GDV: Looking Like A Buy

Summary

  • GDV is a "plain" equity fund that some investors may find interesting.
  • The fund is at a significant discount, with its top holdings in the beaten down financial sector.
  • I think the fund is at an interesting level to be picking up shares again.
  • This idea was discussed in more depth with members of my private investing community, CEF/ETF Income Laboratory. Get started today »

Written by Nick Ackerman, co-produced by Stanford Chemist

Gabelli Dividend & Income Trust (NYSE:GDV) is a closed-end fund that has offered attractive returns over the longer term. However, on a YTD basis and over the last couple of years, the fund has really struggled. This has been on both a share price basis and a NAV basis. The underperformance relative to the SPDR S&P 500 (SPY) really started in 2018. This then continued in 2019 with SPY's total NAV return of a whopping 31.29%. GDV was able to have a total NAV return of 24.54%, which is typically quite respectable but comparatively speaking is rather disappointing.

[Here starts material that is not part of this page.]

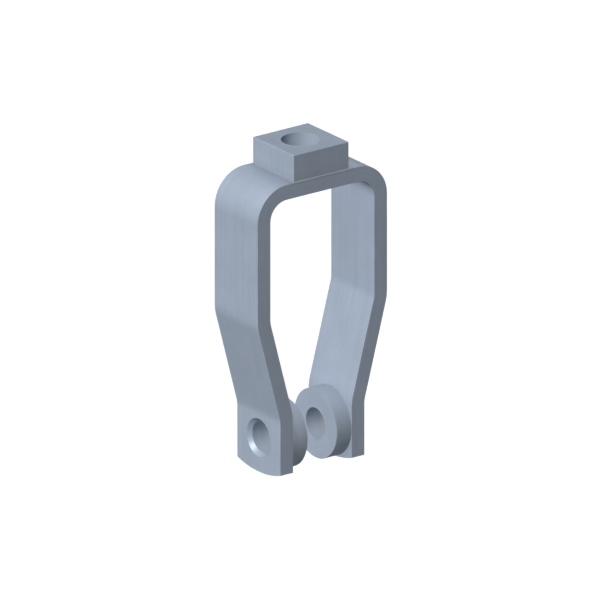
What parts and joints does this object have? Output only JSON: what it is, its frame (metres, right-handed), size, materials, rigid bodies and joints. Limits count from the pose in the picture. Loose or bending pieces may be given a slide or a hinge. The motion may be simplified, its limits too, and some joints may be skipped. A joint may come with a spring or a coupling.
{
  "type": "clevis fitting",
  "caption": "Strap yoke with a threaded block on its crown, legs that slant in to two ears, and a bored boss inside each ear for a pin.",
  "frame": {"origin": "middle of the pin axis, half way between the two ears", "axes": "+X along the pin axis, +Y across the width of the strap, +Z from the pin up through the threaded block"},
  "size_m": [0.0636, 0.0286, 0.135],
  "materials": {
    "strap_steel": "satin",
    "block_steel": "satin",
    "boss_steel": "satin"
  },
  "bodies": {
    "root": {"strap": "strap_steel", "threaded_block": "block_steel", "left_boss": "boss_steel", "right_boss": "boss_steel"}
  },
  "joints": []
}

A reason for this underperformance is the fund's tilt towards holding a higher allocation to the financial sector. I've covered several pieces lately talking about the financial space; one on BlackRock's Enhanced Equity Dividend Trust (BDJ) and another on John Hancock's Financial Opportunity Fund (BTO) - a fund with a primary focus on the financial space.

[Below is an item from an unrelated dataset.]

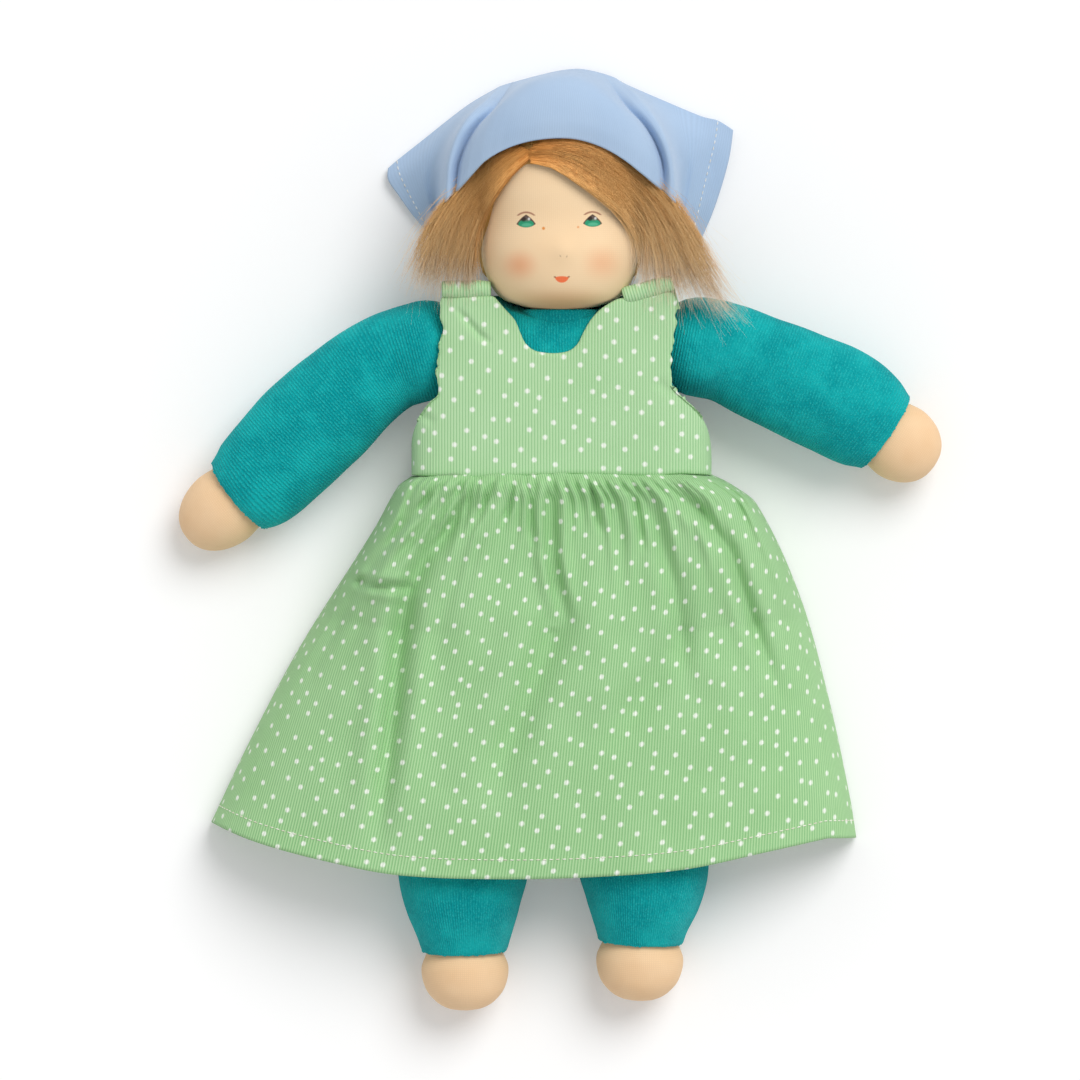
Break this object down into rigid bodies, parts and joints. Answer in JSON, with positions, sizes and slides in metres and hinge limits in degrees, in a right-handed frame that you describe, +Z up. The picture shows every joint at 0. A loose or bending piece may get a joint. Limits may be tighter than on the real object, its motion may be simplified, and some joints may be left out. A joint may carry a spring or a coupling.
{
  "type": "waldorf doll",
  "caption": "Soft cloth doll with a stuffed velour body suit, fine-cord pinafore dress, mohair hair and a cotton headscarf, lying on its back.",
  "frame": {"origin": "middle of the doll's outline on the surface that it lies on", "axes": "+Y towards the head, +Z up from the surface, out of the doll's front, +X to the right of someone looking down on it"},
  "size_m": [0.305, 0.3773, 0.0761],
  "materials": {
    "velour": "teal cotton velour with a short looped pile",
    "skin": "fine cotton tricot",
    "dress_cord": "pale green fine-wale cord with small white dots",
    "scarf_cotton": "light blue brushed cotton jersey",
    "mohair": "brushed blonde mohair",
    "wool": "carded wool stuffing",
    "thread": "strong linen thread"
  },
  "bodies": {
    "torso": {"torso_cover": "velour", "torso_filling": "wool", "bodice_front": "dress_cord", "bodice_back": "dress_cord", "back_strap_left": "dress_cord", "back_strap_right": "dress_cord", "skirt_front": "dress_cord", "skirt_back": "dress_cord"},
    "neck": {"neck_stalk": "wool", "neck_string": "thread"},
    "head": {"head_core": "wool", "eye_line_thread": "thread", "head_skin": "skin", "wig_cap": "mohair", "hair_fringe": "mohair", "hair_side_left": "mohair", "hair_side_right": "mohair"},
    "headscarf": {"headscarf": "scarf_cotton"},
    "shoulder_left": {"shoulder_wad_left": "wool"},
    "arm_left": {"sleeve_left": "velour", "arm_filling_left": "wool", "hand_left": "skin"},
    "shoulder_right": {"shoulder_wad_right": "wool"},
    "arm_right": {"sleeve_right": "velour", "arm_filling_right": "wool", "hand_right": "skin"},
    "seat": {"hip_band": "velour"},
    "leg_left": {"leg_cover_left": "velour", "leg_filling_left": "wool", "foot_left": "skin"},
    "leg_right": {"leg_cover_right": "velour", "leg_filling_right": "wool", "foot_right": "skin"}
  },
  "joints": [
    {"name": "neck_nod", "type": "hinge", "parent": "torso", "child": "neck", "pos_m": [-0.0006, 0.084, 0.03245], "axis": [1, 0, 0], "range_deg": [0, 12], "deforming": ["hair_side_left", "hair_side_right"]},
    {"name": "head_turn", "type": "hinge", "parent": "neck", "child": "head", "pos_m": [-0.0006, 0.092, 0.03745], "axis": [0, 1, 0], "range_deg": [-20, 20], "deforming": ["hair_side_left", "hair_side_right"]},
    {"name": "headscarf_off", "type": "slide", "parent": "head", "child": "headscarf", "axis": [0, 1, 0], "range_m": [0, 0.1]},
    {"name": "arm_left_raise", "type": "hinge", "parent": "torso", "child": "shoulder_left", "pos_m": [-0.054, 0.0758, 0.0245], "axis": [0, 0, -1], "range_deg": [-4, 40], "deforming": ["hair_side_left"]},
    {"name": "arm_left_swing", "type": "hinge", "parent": "shoulder_left", "child": "arm_left", "pos_m": [-0.054, 0.0758, 0.0245], "axis": [-0.6029, 0.7978, 0], "range_deg": [0, 40], "deforming": ["hair_side_left"]},
    {"name": "arm_right_raise", "type": "hinge", "parent": "torso", "child": "shoulder_right", "pos_m": [0.0554, 0.077, 0.0245], "axis": [0, 0, 1], "range_deg": [-20, 40], "deforming": ["hair_side_right"]},
    {"name": "arm_right_swing", "type": "hinge", "parent": "shoulder_right", "child": "arm_right", "pos_m": [0.0554, 0.077, 0.0245], "axis": [-0.437, -0.8995, 0], "range_deg": [0, 40], "deforming": ["hair_side_right"]},
    {"name": "sit_fold", "type": "hinge", "parent": "torso", "child": "seat", "pos_m": [-0.0014, -0.044, 0.0245], "axis": [-1, 0, 0], "range_deg": [0, 90], "deforming": ["skirt_front", "skirt_back"]},
    {"name": "leg_left_spread", "type": "hinge", "parent": "seat", "child": "leg_left", "pos_m": [-0.029, -0.0755, 0.0245], "axis": [0, 0, -1], "range_deg": [-4, 12], "deforming": ["skirt_front", "skirt_back"]},
    {"name": "leg_right_spread", "type": "hinge", "parent": "seat", "child": "leg_right", "pos_m": [0.025, -0.0755, 0.0245], "axis": [0, 0, 1], "range_deg": [-4, 12], "deforming": ["skirt_front", "skirt_back"]}
  ]
}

GDV also conducted a rights offering last year, in November. That saw the fund offer new shares that slightly diluted shareholders. In all, this didn't move the needle for the fund in a massive way since there was a floor put in place. In fact, the offering was oversubscribed and exceeded the amount available. I would say that it was quite a successful raising of capital for the managers.

Chart

In fact, we saw from when the fund announced its rights offering on September 23rd to the end of 2019 - the discount hadn't really ticked all that much wider before closing that gap again.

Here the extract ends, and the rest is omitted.